AMY GOODMAN: We’re broadcasting from Grand Valley State University in Grand Rapids, Michigan, from the PBS station WGVU.

Voters here in Michigan will be asked in November to decide the future of a controversial state law that allows the governor to appoint an unelected emergency manager or corporation to take over financially distressed towns and cities and effectively fire elected officials. The law, which is now on hold, empowers unelected managers to sell off public property, shred union contracts, privatize government services, without any input from local voters. Critics have described it as Michigan’s “local dictators” law.

In addition, another initiative on the Michigan ballot in November aims to enshrine collective bargaining rights in the state constitution to stave off future attacks on unions. Analysts say Michigan could be pivotal in the national fight over the future of the worker rights, and labor-backed groups are spending millions on ads like this one, in which an auto worker discusses the importance of collective bargaining.

STACIE STEWARD: This plant was on the death list. Now we’ve added a shift, and we’re expanding. Our industry is coming back, and we are fighting for our future. We’re making vehicles better than ever, bringing jobs back to America from Mexico. We have paid the government ahead of schedule. We have all pulled together in tough times. Collective bargaining is what got us here, management and workers negotiating. It’s not just about my job, it’s about this plant, this whole community. Protect collective bargaining; vote yes.

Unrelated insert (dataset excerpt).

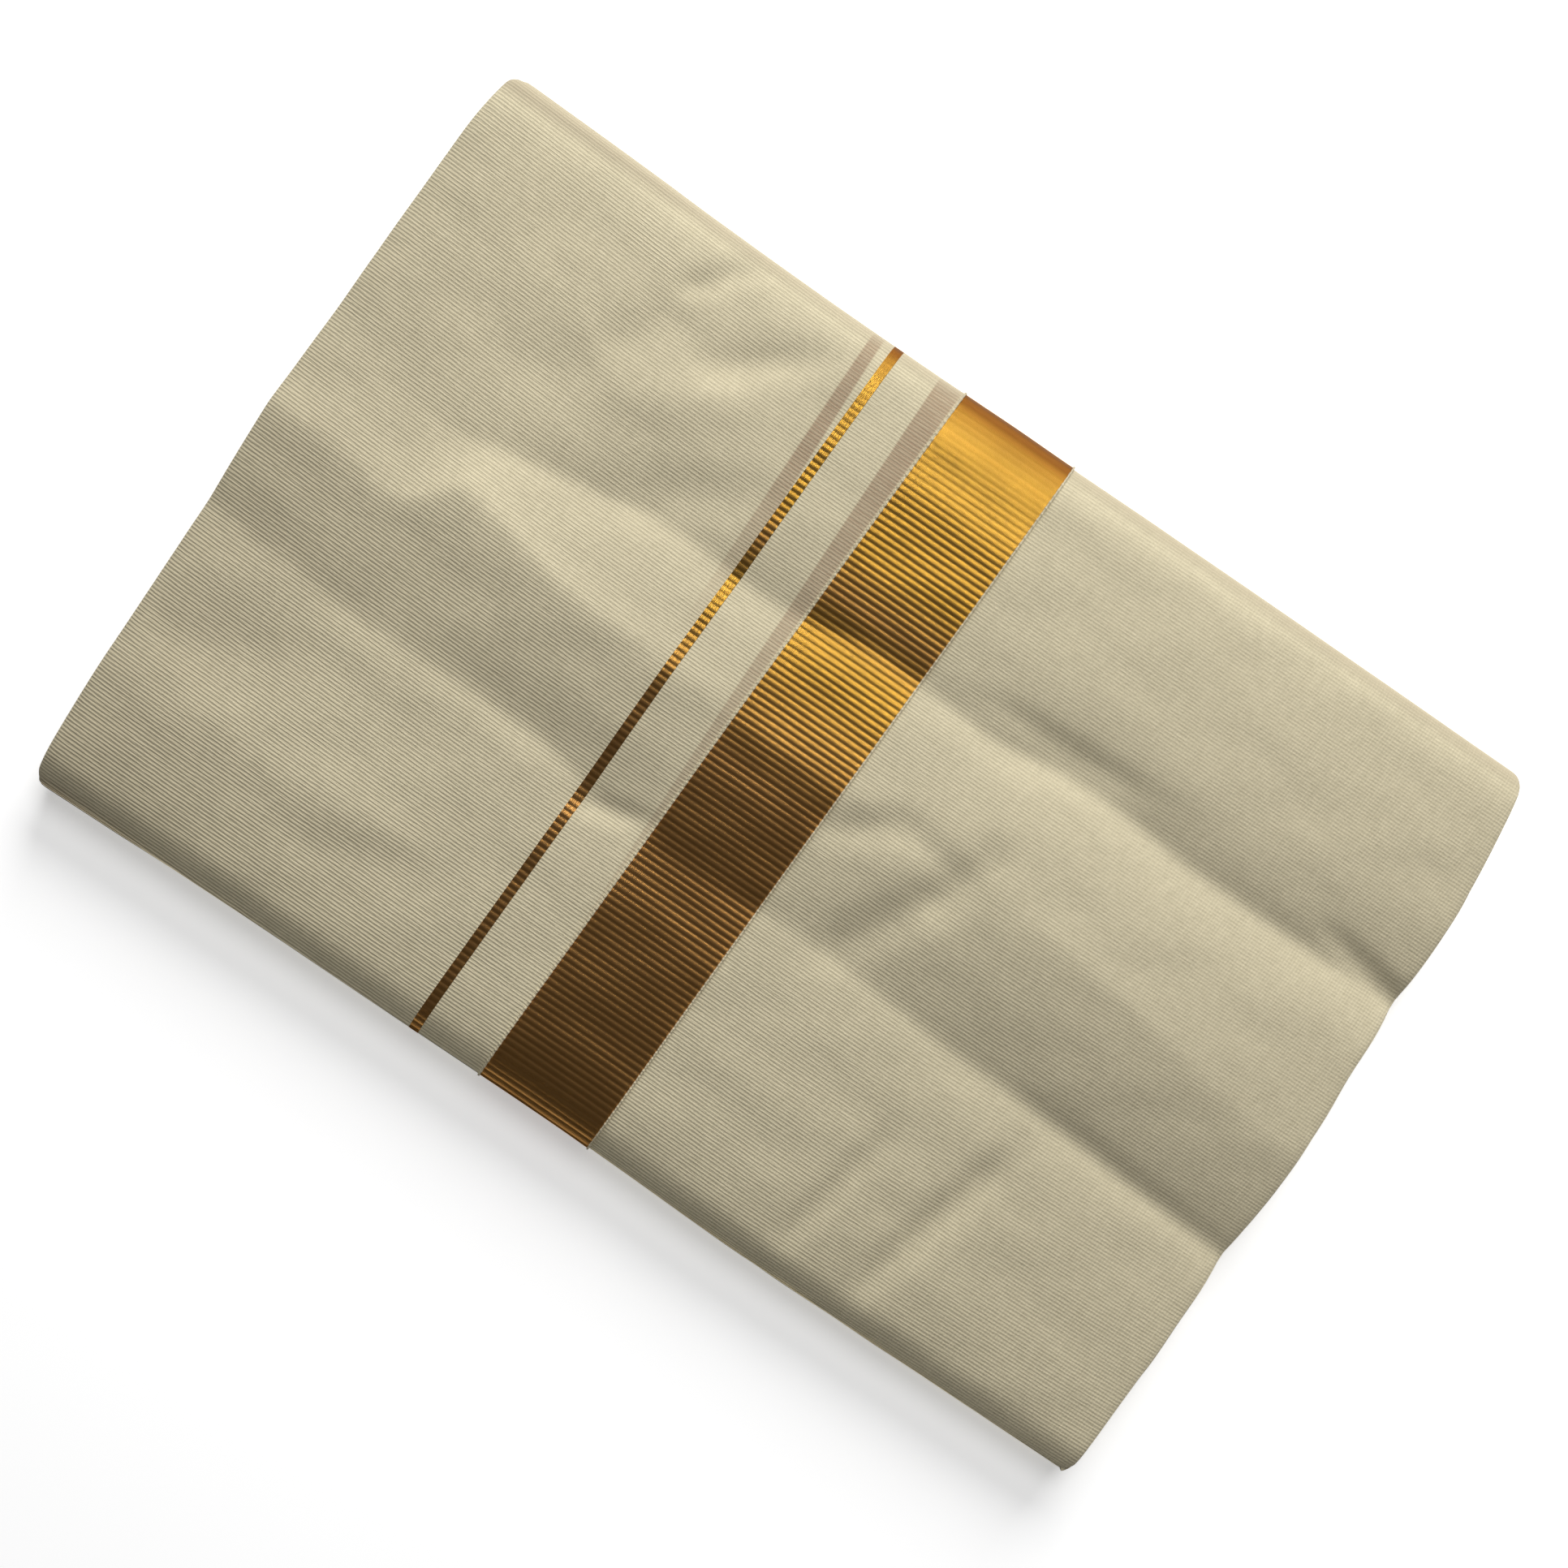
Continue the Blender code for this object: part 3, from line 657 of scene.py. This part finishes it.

AMY GOODMAN: Well, for more on the Michigan ballot initiatives, we’re joined in Washington, D.C., by Paul Abowd, investigative reporter at the Center for Public Integrity. He has been following this story closely. Earlier this year, he wrote a piece called “Michigan’s Budget Crisis Puts Democracy on the Chopping Block.” He is originally from here in Michigan, from Detroit, where he reported for Labor Notes magazine and co-produced a documentary about public housing in the city, which premiered April 2012.

Welcome, Paul, to Democracy Now! Talk about these laws, these votes that will be taking place in November.

PAUL ABOWD: Good morning, Amy.

Well, these are two pretty monumental votes coming before Michigan residents in November. They both come after really drawn-out legal battles to even place them on the ballot. Both are really—the first one is an effort to repeal the emergency manager law, as you mentioned, and has had strong union support and mobilization, but also mobilization and support from a vast coalition of Michigan residents.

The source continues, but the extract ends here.